Strongly disagree. They are every bit a part of the USC. That's why they're called amendments, and the USC has a formal process for changing it (through amendment).

I think you missed my point. Of course they're part of the constitution, and I certainly said as much in that post, though in rereading I recognize that it was a little bit unclear what I meant, for which I apologize and I am going to quickly edit that right now.

What I Meant
Let me phrase it another way. I've found, tragically, that many people including Americans often think of the amendments, particularly 1 through 10, as "the constitution" but the constitution, in total, is a much longer and in-depth document that defines the foundational structure of the United States government.

And it's useful to recognize the difference in the history behind the second Constitution 1787, and the 1791 Bill of Rights example. The first, the 1781 Articles of Confederacy, created a fairly weak federal government that was inadequately enabled, leading to the creation of the new Constitution, signed 1787, ratified 1788, and in force 1789.

The initial 1787 Constitution itself had a number of protections, and delegations of rights and liberties, but also he created a federal government that was much stronger, and it was not without opposition.

In order to ratify it, many states demanded that the Bill of Rights be added as amendments. The anti-federalists of the time "feared the authority of a single national government, upper-class dominance, inadequate separation of powers, and loss of immediate control over local affairs." Sound familiar? Officially there were 70 delegates to the constitutional convention, several did not show up, and only 38 people signed.

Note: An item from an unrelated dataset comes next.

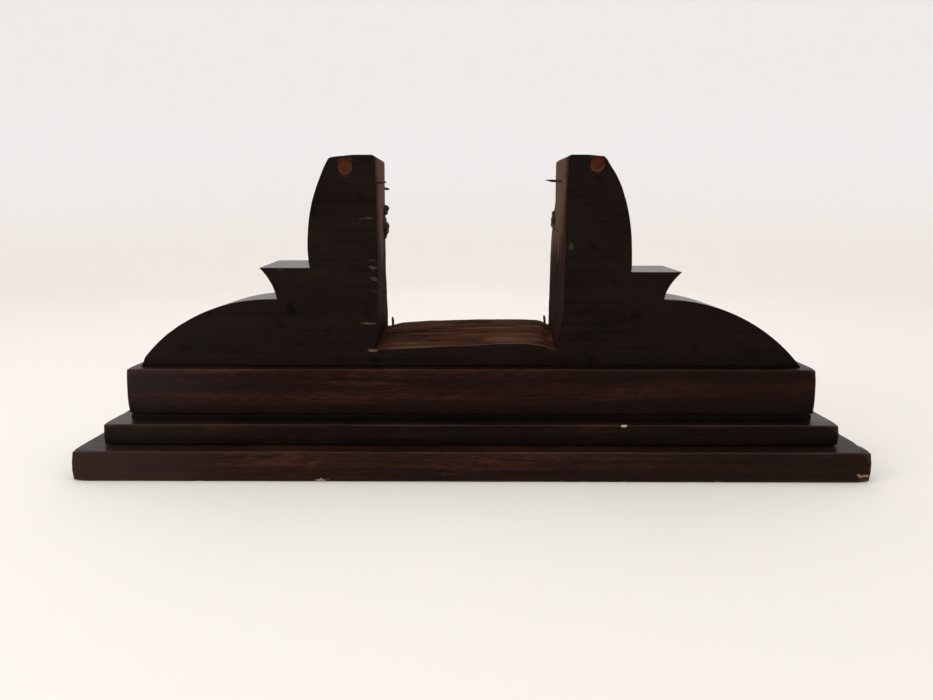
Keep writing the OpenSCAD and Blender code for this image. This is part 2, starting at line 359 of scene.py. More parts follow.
def makeBoard(name, b):
    low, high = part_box(b["node"])
    mesh = bmesh.new()
    bmesh.ops.create_cube(mesh, size=1)
    bmesh.ops.scale(mesh, vec=high - low, verts=mesh.verts)
    bmesh.ops.translate(mesh, vec=(low + high) / 2, verts=mesh.verts)
    bmesh.ops.bevel(mesh, geom=mesh.edges[:], offset=b["arris"], segments=4, profile=0.5,
                    affect="EDGES", material=-1, clamp_overlap=True)
    inset = b["arris"] + 0.25 * mm
    for axis, step in ((0, 2.5 * mm), (1, 5 * mm), (2, 4 * mm)):
        sliceAcross(mesh, axis, low[axis] + inset, high[axis] - inset, step)
    mesh.normal_update()
    centre = (low + high) / 2
    for vert in mesh.verts:
        first, second, third = nearestFaces(vert.co, low, high)
        edge = 1 - soften(second / (3.2 * mm))
        corner = edge * (1 - soften(third / (7 * mm)))
        rub = noise.noise(vert.co * 42 + centre * 90) * 0.5 + 0.5
        nick = max(0.0, noise.noise(vert.co * 210 + centre * 50) - 0.34) * 2.2
        depth = edge * b["wear"] * (0.25 + 0.75 * rub ** 2) + edge * nick * b["wear"] * 1.5
        depth += corner * b["corner"] * (0.35 + 0.65 * rub)
        flat = (1 - edge) * 0.07 * mm * (noise.noise(vert.co * Vector((9, 40, 40))) + 1)
        if vert.normal.z < -0.9:
            flat = 0.0  # the underside stays flat
        vert.co -= vert.normal * (depth + flat)
    piece = asObject(mesh, name)

    holes = bmesh.new()
    over = screwCut["over"]
    up = Vector((0, 0, 1))
    baseLow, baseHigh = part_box("base_screws")
    for x, y in screwPlaces("base_screws", [-1, 0, 1]):
        start = max(low.z - over, baseLow.z - over)
        addCylinder(holes, (x, y, start), up, screwCut["shankRadius"],
                    min(high.z + over, baseHigh.z + 0.1 * mm) - start)
    if b["node"] == "top_board":
        for x, y in screwPlaces("body_screws", [-1, 1]) + innerScrews():
            addCylinder(holes, (x, y, low.z - over), up, screwCut["shankRadius"],
                        high.z - low.z + 2 * over)
    cutAway(piece, holes)
    if b["node"] in ("bottom_board", "top_board"):
        seats = screwPlaces("base_screws", [-1, 0, 1])
        if b["node"] == "top_board":
            seats = screwPlaces("body_screws", [-1, 1]) + innerScrews()
        pits = bmesh.new()
        for x, y in seats:
            addCylinder(pits, (x, y, low.z - over), up, screwCut["headRadius"], screwCut["seatDepth"] + over)
        cutAway(piece, pits)
        cones = bmesh.new()
        for x, y in seats:
            addCylinder(cones, (x, y, low.z + screwCut["seatDepth"] - 0.05 * mm), up,
                        screwCut["headRadius"] - 0.01 * mm, screwCut["coneHeight"], screwCut["shankRadius"])
        cutAway(piece, cones)
    smoothShade(piece)

    def worn(place, normal):
        first, second, third = nearestFaces(place, low, high)
        rubbed = (1 - soften(second / (2.2 * mm))) * 0.8 + (1 - soften(third / (9 * mm))) * 0.3
        return rubbed * (b["lowerWorn"] if place.z < (low.z + high.z) / 2 else 1.0)
    paint(piece, "worn", worn)
    # painted shade: 1 at the foot of the board's faces, fading out towards 62% of its height
    paint(piece, "shadeAndGrime", lambda place, normal: 1 - soften((place.z - low.z) / (high.z - low.z) / 0.62))
    paint(piece, "upward", lambda place, normal: soften((normal.z - 0.5) / 0.4))
    wood, parts = woodFinish(b["slot"], b)
    markWood(wood, parts, b["marks"])
    return hand(piece, b["node"], closeWood(wood, parts, b))


def innerScrews():
    # the two body screws that stand under the uprights
    low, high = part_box("body_screws")
    x = scroll["wallX"] + (scroll["uprightX"] - scroll["wallX"]) / 2
    return [(-x, 0), (x, 0)]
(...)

While the Constitution created a stronger central federal government versus the failed Articles of Confederation, it was divisive, and two opposing political parties emerged almost immediately. The divisiveness has carried on for some 240 years. The first, second, third, fourth, and fifth amendments in particular, hinted at the fear people had of a strong central government.

This little tidbit of history I think is important, and it's one of the reasons why I like to point out the difference.